• [Exercise aim]
Produce the listing below again, exactly as shown.
============================================================
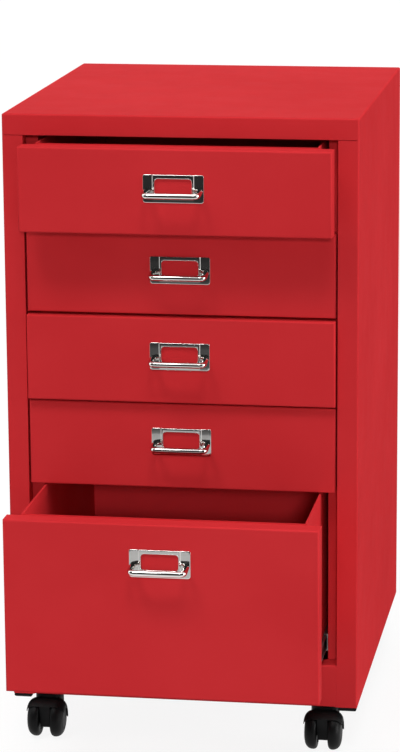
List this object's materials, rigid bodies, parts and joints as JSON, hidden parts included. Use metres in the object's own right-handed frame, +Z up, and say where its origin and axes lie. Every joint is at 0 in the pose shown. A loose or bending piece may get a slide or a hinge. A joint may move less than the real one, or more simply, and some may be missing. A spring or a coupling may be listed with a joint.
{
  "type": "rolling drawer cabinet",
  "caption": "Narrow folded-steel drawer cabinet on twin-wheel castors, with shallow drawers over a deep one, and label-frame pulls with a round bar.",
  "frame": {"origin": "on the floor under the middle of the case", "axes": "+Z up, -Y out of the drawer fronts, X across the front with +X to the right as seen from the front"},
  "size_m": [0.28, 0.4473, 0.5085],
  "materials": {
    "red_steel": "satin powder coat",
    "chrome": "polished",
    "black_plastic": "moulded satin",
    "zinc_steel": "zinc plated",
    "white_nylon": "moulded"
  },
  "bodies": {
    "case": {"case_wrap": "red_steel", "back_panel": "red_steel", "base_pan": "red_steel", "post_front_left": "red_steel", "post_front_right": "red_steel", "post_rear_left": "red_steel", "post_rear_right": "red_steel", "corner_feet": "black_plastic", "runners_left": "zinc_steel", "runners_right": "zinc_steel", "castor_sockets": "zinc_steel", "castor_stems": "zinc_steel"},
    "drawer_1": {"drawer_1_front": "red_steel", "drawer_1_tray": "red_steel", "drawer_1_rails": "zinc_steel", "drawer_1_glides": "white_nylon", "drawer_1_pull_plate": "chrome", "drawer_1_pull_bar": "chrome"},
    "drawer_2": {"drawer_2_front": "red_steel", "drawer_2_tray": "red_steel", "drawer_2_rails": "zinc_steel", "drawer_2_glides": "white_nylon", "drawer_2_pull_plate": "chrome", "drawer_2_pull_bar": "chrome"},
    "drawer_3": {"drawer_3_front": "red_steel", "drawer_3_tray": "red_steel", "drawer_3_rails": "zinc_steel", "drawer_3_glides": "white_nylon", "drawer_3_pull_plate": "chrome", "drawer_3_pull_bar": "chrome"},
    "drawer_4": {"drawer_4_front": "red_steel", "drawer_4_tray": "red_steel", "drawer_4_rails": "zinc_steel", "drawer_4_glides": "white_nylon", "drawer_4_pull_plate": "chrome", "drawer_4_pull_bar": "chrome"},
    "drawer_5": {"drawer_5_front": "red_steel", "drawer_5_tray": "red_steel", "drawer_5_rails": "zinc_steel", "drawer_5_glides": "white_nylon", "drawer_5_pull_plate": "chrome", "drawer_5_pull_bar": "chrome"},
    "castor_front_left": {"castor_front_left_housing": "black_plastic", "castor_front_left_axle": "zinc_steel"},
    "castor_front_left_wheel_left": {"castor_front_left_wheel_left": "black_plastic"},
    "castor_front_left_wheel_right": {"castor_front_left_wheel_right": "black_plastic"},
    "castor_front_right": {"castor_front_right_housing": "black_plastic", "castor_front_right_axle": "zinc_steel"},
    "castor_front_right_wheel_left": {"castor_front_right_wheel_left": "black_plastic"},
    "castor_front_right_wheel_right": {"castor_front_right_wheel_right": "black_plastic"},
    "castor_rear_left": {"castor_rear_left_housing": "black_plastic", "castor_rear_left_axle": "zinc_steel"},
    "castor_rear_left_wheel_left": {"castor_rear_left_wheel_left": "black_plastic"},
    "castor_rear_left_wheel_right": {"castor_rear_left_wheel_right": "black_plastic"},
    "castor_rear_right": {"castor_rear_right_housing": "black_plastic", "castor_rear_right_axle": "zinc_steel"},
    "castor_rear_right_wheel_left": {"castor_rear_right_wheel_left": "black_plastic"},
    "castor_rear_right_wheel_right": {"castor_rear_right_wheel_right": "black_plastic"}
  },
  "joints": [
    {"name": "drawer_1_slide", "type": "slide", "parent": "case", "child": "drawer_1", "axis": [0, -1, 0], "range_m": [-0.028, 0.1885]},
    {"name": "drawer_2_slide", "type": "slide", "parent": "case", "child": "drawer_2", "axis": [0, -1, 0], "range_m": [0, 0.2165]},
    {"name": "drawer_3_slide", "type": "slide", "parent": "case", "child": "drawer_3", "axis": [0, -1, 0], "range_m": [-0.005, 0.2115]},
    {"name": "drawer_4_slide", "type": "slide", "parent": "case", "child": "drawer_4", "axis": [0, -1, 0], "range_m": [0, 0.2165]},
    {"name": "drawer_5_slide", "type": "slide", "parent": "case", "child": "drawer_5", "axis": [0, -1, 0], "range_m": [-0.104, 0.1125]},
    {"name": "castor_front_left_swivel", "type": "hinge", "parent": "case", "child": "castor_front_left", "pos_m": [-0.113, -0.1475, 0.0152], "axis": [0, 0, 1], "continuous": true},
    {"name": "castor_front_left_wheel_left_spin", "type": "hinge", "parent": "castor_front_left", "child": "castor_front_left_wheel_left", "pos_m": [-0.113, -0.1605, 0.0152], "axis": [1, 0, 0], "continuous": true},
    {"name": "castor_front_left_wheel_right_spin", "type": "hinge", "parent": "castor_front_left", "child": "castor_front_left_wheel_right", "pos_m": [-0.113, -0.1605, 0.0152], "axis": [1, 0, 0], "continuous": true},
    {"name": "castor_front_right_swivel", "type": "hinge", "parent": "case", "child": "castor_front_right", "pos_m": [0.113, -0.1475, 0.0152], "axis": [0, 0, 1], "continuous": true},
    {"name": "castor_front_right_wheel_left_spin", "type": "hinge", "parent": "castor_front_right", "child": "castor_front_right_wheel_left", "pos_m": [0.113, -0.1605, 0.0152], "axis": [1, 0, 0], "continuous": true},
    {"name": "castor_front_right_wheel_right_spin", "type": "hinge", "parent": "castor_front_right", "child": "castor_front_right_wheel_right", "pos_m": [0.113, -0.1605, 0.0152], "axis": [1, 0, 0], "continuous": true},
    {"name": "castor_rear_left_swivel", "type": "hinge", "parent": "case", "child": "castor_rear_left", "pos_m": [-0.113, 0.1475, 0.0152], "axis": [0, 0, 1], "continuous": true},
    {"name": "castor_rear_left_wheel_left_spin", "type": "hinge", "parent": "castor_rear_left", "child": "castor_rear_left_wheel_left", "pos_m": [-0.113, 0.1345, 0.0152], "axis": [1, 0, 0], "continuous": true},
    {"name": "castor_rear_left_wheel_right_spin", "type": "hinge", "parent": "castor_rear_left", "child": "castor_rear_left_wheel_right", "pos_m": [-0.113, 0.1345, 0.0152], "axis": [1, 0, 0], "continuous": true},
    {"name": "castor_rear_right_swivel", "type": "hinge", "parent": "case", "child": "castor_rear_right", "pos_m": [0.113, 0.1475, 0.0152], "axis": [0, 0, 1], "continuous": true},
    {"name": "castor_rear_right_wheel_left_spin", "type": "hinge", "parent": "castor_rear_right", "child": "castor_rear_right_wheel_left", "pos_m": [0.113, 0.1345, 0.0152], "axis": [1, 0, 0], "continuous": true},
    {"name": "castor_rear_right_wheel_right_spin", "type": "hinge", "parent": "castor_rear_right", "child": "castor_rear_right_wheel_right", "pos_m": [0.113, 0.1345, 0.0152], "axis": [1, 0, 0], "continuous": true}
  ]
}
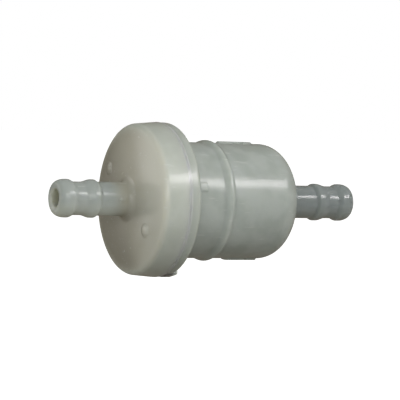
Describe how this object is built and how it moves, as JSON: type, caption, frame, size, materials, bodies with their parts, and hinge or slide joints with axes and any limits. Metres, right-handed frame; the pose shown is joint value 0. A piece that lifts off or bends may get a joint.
============================================================
• [Task output]
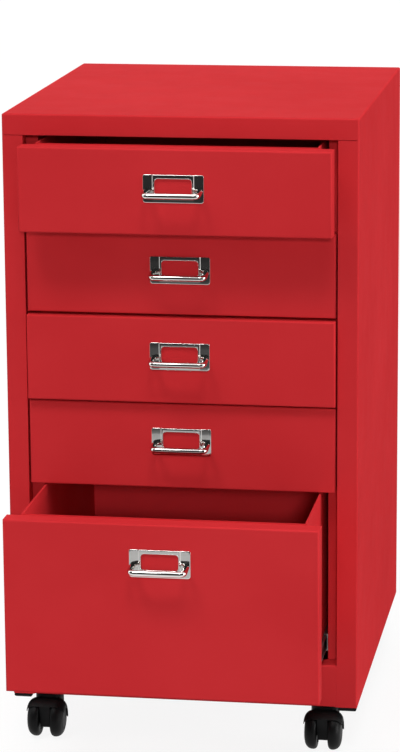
List this object's materials, rigid bodies, parts and joints as JSON, hidden parts included. Use metres in the object's own right-handed frame, +Z up, and say where its origin and axes lie. Every joint is at 0 in the pose shown. A loose or bending piece may get a slide or a hinge. A joint may move less than the real one, or more simply, and some may be missing. A spring or a coupling may be listed with a joint.
{
  "type": "rolling drawer cabinet",
  "caption": "Narrow folded-steel drawer cabinet on twin-wheel castors, with shallow drawers over a deep one, and label-frame pulls with a round bar.",
  "frame": {"origin": "on the floor under the middle of the case", "axes": "+Z up, -Y out of the drawer fronts, X across the front with +X to the right as seen from the front"},
  "size_m": [0.28, 0.4473, 0.5085],
  "materials": {
    "red_steel": "satin powder coat",
    "chrome": "polished",
    "black_plastic": "moulded satin",
    "zinc_steel": "zinc plated",
    "white_nylon": "moulded"
  },
  "bodies": {
    "case": {"case_wrap": "red_steel", "back_panel": "red_steel", "base_pan": "red_steel", "post_front_left": "red_steel", "post_front_right": "red_steel", "post_rear_left": "red_steel", "post_rear_right": "red_steel", "corner_feet": "black_plastic", "runners_left": "zinc_steel", "runners_right": "zinc_steel", "castor_sockets": "zinc_steel", "castor_stems": "zinc_steel"},
    "drawer_1": {"drawer_1_front": "red_steel", "drawer_1_tray": "red_steel", "drawer_1_rails": "zinc_steel", "drawer_1_glides": "white_nylon", "drawer_1_pull_plate": "chrome", "drawer_1_pull_bar": "chrome"},
    "drawer_2": {"drawer_2_front": "red_steel", "drawer_2_tray": "red_steel", "drawer_2_rails": "zinc_steel", "drawer_2_glides": "white_nylon", "drawer_2_pull_plate": "chrome", "drawer_2_pull_bar": "chrome"},
    "drawer_3": {"drawer_3_front": "red_steel", "drawer_3_tray": "red_steel", "drawer_3_rails": "zinc_steel", "drawer_3_glides": "white_nylon", "drawer_3_pull_plate": "chrome", "drawer_3_pull_bar": "chrome"},
    "drawer_4": {"drawer_4_front": "red_steel", "drawer_4_tray": "red_steel", "drawer_4_rails": "zinc_steel", "drawer_4_glides": "white_nylon", "drawer_4_pull_plate": "chrome", "drawer_4_pull_bar": "chrome"},
    "drawer_5": {"drawer_5_front": "red_steel", "drawer_5_tray": "red_steel", "drawer_5_rails": "zinc_steel", "drawer_5_glides": "white_nylon", "drawer_5_pull_plate": "chrome", "drawer_5_pull_bar": "chrome"},
    "castor_front_left": {"castor_front_left_housing": "black_plastic", "castor_front_left_axle": "zinc_steel"},
    "castor_front_left_wheel_left": {"castor_front_left_wheel_left": "black_plastic"},
    "castor_front_left_wheel_right": {"castor_front_left_wheel_right": "black_plastic"},
    "castor_front_right": {"castor_front_right_housing": "black_plastic", "castor_front_right_axle": "zinc_steel"},
    "castor_front_right_wheel_left": {"castor_front_right_wheel_left": "black_plastic"},
    "castor_front_right_wheel_right": {"castor_front_right_wheel_right": "black_plastic"},
    "castor_rear_left": {"castor_rear_left_housing": "black_plastic", "castor_rear_left_axle": "zinc_steel"},
    "castor_rear_left_wheel_left": {"castor_rear_left_wheel_left": "black_plastic"},
    "castor_rear_left_wheel_right": {"castor_rear_left_wheel_right": "black_plastic"},
    "castor_rear_right": {"castor_rear_right_housing": "black_plastic", "castor_rear_right_axle": "zinc_steel"},
    "castor_rear_right_wheel_left": {"castor_rear_right_wheel_left": "black_plastic"},
    "castor_rear_right_wheel_right": {"castor_rear_right_wheel_right": "black_plastic"}
  },
  "joints": [
    {"name": "drawer_1_slide", "type": "slide", "parent": "case", "child": "drawer_1", "axis": [0, -1, 0], "range_m": [-0.028, 0.1885]},
    {"name": "drawer_2_slide", "type": "slide", "parent": "case", "child": "drawer_2", "axis": [0, -1, 0], "range_m": [0, 0.2165]},
    {"name": "drawer_3_slide", "type": "slide", "parent": "case", "child": "drawer_3", "axis": [0, -1, 0], "range_m": [-0.005, 0.2115]},
    {"name": "drawer_4_slide", "type": "slide", "parent": "case", "child": "drawer_4", "axis": [0, -1, 0], "range_m": [0, 0.2165]},
    {"name": "drawer_5_slide", "type": "slide", "parent": "case", "child": "drawer_5", "axis": [0, -1, 0], "range_m": [-0.104, 0.1125]},
    {"name": "castor_front_left_swivel", "type": "hinge", "parent": "case", "child": "castor_front_left", "pos_m": [-0.113, -0.1475, 0.0152], "axis": [0, 0, 1], "continuous": true},
    {"name": "castor_front_left_wheel_left_spin", "type": "hinge", "parent": "castor_front_left", "child": "castor_front_left_wheel_left", "pos_m": [-0.113, -0.1605, 0.0152], "axis": [1, 0, 0], "continuous": true},
    {"name": "castor_front_left_wheel_right_spin", "type": "hinge", "parent": "castor_front_left", "child": "castor_front_left_wheel_right", "pos_m": [-0.113, -0.1605, 0.0152], "axis": [1, 0, 0], "continuous": true},
    {"name": "castor_front_right_swivel", "type": "hinge", "parent": "case", "child": "castor_front_right", "pos_m": [0.113, -0.1475, 0.0152], "axis": [0, 0, 1], "continuous": true},
    {"name": "castor_front_right_wheel_left_spin", "type": "hinge", "parent": "castor_front_right", "child": "castor_front_right_wheel_left", "pos_m": [0.113, -0.1605, 0.0152], "axis": [1, 0, 0], "continuous": true},
    {"name": "castor_front_right_wheel_right_spin", "type": "hinge", "parent": "castor_front_right", "child": "castor_front_right_wheel_right", "pos_m": [0.113, -0.1605, 0.0152], "axis": [1, 0, 0], "continuous": true},
    {"name": "castor_rear_left_swivel", "type": "hinge", "parent": "case", "child": "castor_rear_left", "pos_m": [-0.113, 0.1475, 0.0152], "axis": [0, 0, 1], "continuous": true},
    {"name": "castor_rear_left_wheel_left_spin", "type": "hinge", "parent": "castor_rear_left", "child": "castor_rear_left_wheel_left", "pos_m": [-0.113, 0.1345, 0.0152], "axis": [1, 0, 0], "continuous": true},
    {"name": "castor_rear_left_wheel_right_spin", "type": "hinge", "parent": "castor_rear_left", "child": "castor_rear_left_wheel_right", "pos_m": [-0.113, 0.1345, 0.0152], "axis": [1, 0, 0], "continuous": true},
    {"name": "castor_rear_right_swivel", "type": "hinge", "parent": "case", "child": "castor_rear_right", "pos_m": [0.113, 0.1475, 0.0152], "axis": [0, 0, 1], "continuous": true},
    {"name": "castor_rear_right_wheel_left_spin", "type": "hinge", "parent": "castor_rear_right", "child": "castor_rear_right_wheel_left", "pos_m": [0.113, 0.1345, 0.0152], "axis": [1, 0, 0], "continuous": true},
    {"name": "castor_rear_right_wheel_right_spin", "type": "hinge", "parent": "castor_rear_right", "child": "castor_rear_right_wheel_right", "pos_m": [0.113, 0.1345, 0.0152], "axis": [1, 0, 0], "continuous": true}
  ]
}
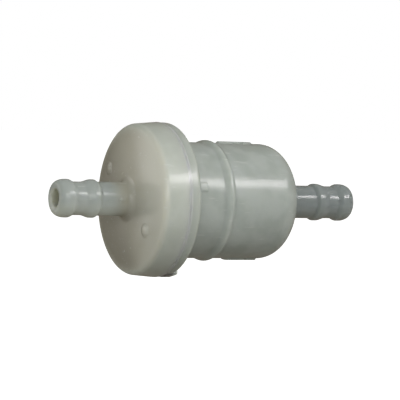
Describe how this object is built and how it moves, as JSON: type, caption, frame, size, materials, bodies with their parts, and hinge or slide joints with axes and any limits. Metres, right-handed frame; the pose shown is joint value 0. A piece that lifts off or bends may get a joint.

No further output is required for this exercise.